Directions -> Output, please, exactly those lines of the listing that come before the line with "return side, np.cross(side, tangent)", along with that line itself.

Source material ->
-----

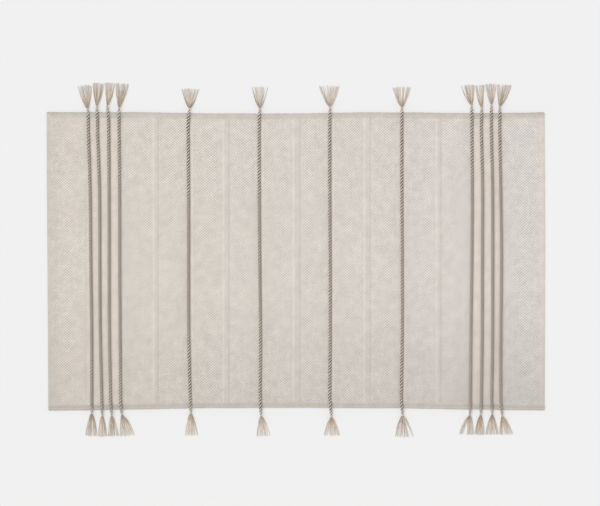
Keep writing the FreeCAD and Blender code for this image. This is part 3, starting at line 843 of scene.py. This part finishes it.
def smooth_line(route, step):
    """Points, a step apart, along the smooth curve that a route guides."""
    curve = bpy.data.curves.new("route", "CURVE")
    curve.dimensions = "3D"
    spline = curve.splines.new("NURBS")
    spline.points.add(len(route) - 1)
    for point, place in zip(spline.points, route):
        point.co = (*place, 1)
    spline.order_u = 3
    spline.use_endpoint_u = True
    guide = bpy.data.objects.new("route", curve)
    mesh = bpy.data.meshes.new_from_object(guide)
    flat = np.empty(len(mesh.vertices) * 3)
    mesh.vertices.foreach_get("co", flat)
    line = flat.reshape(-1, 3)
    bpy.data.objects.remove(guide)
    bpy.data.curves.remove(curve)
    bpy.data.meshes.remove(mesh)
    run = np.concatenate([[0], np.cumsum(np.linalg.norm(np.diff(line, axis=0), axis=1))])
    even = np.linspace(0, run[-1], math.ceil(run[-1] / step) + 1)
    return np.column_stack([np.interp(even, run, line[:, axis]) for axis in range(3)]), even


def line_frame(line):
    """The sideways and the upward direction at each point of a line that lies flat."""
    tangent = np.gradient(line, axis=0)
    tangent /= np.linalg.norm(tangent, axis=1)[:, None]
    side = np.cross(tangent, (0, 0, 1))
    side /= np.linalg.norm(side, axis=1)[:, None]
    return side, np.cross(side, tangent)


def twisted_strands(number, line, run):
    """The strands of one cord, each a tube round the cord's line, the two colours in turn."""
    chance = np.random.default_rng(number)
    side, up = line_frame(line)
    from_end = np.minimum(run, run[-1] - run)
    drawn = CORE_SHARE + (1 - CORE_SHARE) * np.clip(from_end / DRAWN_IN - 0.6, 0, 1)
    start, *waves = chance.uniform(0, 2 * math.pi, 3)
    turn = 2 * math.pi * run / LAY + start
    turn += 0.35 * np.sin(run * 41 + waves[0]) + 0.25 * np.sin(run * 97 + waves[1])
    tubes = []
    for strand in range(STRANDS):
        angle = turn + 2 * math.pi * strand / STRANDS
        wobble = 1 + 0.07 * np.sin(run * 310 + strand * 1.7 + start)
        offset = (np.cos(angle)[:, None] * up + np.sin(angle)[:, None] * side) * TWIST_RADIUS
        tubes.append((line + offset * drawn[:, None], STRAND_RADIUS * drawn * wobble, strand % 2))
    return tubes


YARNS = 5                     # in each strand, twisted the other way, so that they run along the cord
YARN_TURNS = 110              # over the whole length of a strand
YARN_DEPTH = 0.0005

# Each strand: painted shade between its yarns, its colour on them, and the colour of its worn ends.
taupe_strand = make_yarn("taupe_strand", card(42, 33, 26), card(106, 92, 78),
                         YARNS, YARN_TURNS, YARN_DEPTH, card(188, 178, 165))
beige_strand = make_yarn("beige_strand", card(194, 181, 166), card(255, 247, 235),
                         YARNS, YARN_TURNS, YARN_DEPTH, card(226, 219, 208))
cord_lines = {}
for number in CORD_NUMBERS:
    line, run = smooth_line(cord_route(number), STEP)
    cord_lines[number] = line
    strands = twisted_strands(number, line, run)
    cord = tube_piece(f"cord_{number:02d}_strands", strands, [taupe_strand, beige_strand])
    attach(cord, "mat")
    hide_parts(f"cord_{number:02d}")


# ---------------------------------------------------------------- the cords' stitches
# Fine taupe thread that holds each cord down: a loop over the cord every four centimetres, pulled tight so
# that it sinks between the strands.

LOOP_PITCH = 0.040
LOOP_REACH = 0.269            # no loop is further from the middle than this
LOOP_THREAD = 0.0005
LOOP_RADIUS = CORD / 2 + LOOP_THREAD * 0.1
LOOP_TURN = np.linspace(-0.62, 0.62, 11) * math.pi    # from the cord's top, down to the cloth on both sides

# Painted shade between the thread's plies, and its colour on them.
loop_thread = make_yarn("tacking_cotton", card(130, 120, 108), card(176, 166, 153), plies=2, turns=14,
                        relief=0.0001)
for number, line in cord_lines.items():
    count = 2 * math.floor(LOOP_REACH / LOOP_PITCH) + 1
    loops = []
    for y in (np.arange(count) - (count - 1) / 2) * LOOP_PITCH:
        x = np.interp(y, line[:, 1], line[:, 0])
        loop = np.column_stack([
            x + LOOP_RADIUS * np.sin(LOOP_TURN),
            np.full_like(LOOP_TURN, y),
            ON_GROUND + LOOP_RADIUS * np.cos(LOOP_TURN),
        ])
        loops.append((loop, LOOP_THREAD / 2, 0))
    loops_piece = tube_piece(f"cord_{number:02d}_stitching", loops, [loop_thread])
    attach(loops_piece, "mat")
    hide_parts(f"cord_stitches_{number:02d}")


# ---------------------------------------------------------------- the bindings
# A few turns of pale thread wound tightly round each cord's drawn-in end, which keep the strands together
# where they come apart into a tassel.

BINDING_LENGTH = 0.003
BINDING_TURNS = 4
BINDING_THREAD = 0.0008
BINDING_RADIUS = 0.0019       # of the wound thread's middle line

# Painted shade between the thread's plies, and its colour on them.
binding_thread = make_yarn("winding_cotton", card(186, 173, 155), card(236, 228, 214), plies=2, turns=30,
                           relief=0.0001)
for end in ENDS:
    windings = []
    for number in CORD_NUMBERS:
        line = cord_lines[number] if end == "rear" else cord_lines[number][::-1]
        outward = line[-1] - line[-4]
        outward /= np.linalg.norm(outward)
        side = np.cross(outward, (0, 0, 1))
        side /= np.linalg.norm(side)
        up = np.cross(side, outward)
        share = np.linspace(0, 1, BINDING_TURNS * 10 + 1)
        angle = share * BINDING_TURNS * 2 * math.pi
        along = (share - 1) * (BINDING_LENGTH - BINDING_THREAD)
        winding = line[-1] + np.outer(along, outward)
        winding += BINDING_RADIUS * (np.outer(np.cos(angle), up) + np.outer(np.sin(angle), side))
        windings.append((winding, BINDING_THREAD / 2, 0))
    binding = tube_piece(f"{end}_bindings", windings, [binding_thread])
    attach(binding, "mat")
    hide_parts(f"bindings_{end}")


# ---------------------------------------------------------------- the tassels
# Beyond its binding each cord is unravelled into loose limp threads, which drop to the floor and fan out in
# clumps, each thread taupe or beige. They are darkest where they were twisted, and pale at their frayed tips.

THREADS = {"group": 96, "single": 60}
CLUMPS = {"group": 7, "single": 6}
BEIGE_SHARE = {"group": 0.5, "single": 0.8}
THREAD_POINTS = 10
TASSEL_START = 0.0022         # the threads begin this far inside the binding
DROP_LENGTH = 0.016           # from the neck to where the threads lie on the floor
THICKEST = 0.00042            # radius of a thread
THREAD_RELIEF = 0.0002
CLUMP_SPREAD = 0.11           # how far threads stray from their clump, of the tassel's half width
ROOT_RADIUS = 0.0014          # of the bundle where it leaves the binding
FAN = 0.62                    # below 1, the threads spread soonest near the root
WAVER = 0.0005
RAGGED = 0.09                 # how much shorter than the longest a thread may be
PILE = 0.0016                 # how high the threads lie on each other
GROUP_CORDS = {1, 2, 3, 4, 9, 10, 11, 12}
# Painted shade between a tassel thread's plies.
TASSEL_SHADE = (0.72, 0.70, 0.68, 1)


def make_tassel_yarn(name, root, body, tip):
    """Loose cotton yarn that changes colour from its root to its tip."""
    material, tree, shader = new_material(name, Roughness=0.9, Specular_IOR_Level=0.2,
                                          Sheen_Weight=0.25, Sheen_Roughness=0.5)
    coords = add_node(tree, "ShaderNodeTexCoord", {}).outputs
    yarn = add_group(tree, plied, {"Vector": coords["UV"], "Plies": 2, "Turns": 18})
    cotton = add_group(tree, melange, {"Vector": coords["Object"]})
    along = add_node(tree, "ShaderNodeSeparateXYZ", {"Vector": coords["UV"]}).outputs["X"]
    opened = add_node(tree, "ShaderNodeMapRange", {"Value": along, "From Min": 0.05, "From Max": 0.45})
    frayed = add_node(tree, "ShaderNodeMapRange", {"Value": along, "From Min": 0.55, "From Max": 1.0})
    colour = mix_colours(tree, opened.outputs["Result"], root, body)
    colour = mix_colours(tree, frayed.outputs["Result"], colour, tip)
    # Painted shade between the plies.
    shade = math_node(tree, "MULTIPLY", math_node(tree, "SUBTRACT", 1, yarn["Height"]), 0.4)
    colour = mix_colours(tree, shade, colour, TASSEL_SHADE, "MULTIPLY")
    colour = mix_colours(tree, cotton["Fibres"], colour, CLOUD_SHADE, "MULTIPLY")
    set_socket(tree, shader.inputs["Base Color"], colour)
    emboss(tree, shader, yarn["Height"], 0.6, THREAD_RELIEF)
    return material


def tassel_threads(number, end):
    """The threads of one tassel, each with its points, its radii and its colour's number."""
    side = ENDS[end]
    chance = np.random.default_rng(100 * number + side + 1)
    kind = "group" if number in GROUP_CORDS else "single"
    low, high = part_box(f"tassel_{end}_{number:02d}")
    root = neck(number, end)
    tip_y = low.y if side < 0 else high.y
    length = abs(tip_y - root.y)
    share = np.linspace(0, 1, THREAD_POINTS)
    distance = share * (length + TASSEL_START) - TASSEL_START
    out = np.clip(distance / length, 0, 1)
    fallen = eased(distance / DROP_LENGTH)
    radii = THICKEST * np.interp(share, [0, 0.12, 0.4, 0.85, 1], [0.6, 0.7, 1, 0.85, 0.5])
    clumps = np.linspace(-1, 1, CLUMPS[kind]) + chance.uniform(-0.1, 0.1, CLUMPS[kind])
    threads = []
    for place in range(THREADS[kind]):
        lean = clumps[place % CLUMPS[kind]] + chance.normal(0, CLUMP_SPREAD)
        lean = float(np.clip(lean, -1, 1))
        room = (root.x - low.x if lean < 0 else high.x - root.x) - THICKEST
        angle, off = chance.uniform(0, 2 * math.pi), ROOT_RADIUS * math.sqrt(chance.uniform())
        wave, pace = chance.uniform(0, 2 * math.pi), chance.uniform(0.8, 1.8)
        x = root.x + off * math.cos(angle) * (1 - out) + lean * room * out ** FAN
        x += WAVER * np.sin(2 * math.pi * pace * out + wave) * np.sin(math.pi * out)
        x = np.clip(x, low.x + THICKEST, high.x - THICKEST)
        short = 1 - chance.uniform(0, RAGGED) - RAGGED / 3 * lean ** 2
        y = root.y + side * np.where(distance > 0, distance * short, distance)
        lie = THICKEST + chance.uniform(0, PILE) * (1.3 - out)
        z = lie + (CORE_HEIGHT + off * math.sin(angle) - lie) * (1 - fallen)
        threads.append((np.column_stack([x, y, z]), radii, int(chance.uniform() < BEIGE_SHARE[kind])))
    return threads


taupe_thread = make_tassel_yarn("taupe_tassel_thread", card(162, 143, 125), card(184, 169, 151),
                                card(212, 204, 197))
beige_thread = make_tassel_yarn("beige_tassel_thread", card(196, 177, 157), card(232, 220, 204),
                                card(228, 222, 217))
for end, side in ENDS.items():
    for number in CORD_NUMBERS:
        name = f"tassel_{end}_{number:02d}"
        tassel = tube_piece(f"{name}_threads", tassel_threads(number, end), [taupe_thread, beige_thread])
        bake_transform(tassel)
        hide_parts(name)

-----

Reply ->
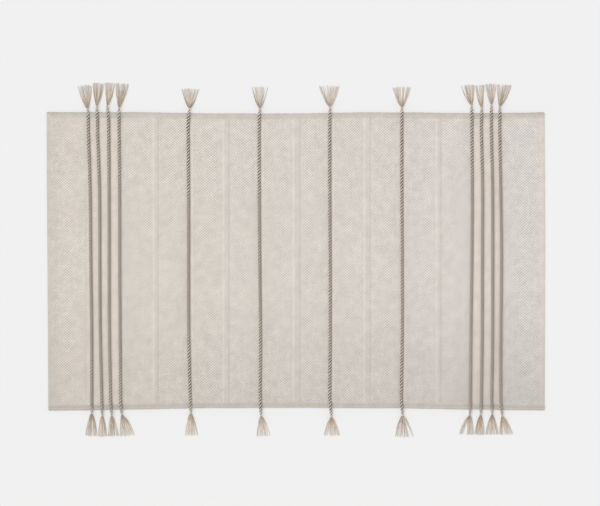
Keep writing the FreeCAD and Blender code for this image. This is part 3, starting at line 843 of scene.py. This part finishes it.
def smooth_line(route, step):
    """Points, a step apart, along the smooth curve that a route guides."""
    curve = bpy.data.curves.new("route", "CURVE")
    curve.dimensions = "3D"
    spline = curve.splines.new("NURBS")
    spline.points.add(len(route) - 1)
    for point, place in zip(spline.points, route):
        point.co = (*place, 1)
    spline.order_u = 3
    spline.use_endpoint_u = True
    guide = bpy.data.objects.new("route", curve)
    mesh = bpy.data.meshes.new_from_object(guide)
    flat = np.empty(len(mesh.vertices) * 3)
    mesh.vertices.foreach_get("co", flat)
    line = flat.reshape(-1, 3)
    bpy.data.objects.remove(guide)
    bpy.data.curves.remove(curve)
    bpy.data.meshes.remove(mesh)
    run = np.concatenate([[0], np.cumsum(np.linalg.norm(np.diff(line, axis=0), axis=1))])
    even = np.linspace(0, run[-1], math.ceil(run[-1] / step) + 1)
    return np.column_stack([np.interp(even, run, line[:, axis]) for axis in range(3)]), even


def line_frame(line):
    """The sideways and the upward direction at each point of a line that lies flat."""
    tangent = np.gradient(line, axis=0)
    tangent /= np.linalg.norm(tangent, axis=1)[:, None]
    side = np.cross(tangent, (0, 0, 1))
    side /= np.linalg.norm(side, axis=1)[:, None]
    return side, np.cross(side, tangent)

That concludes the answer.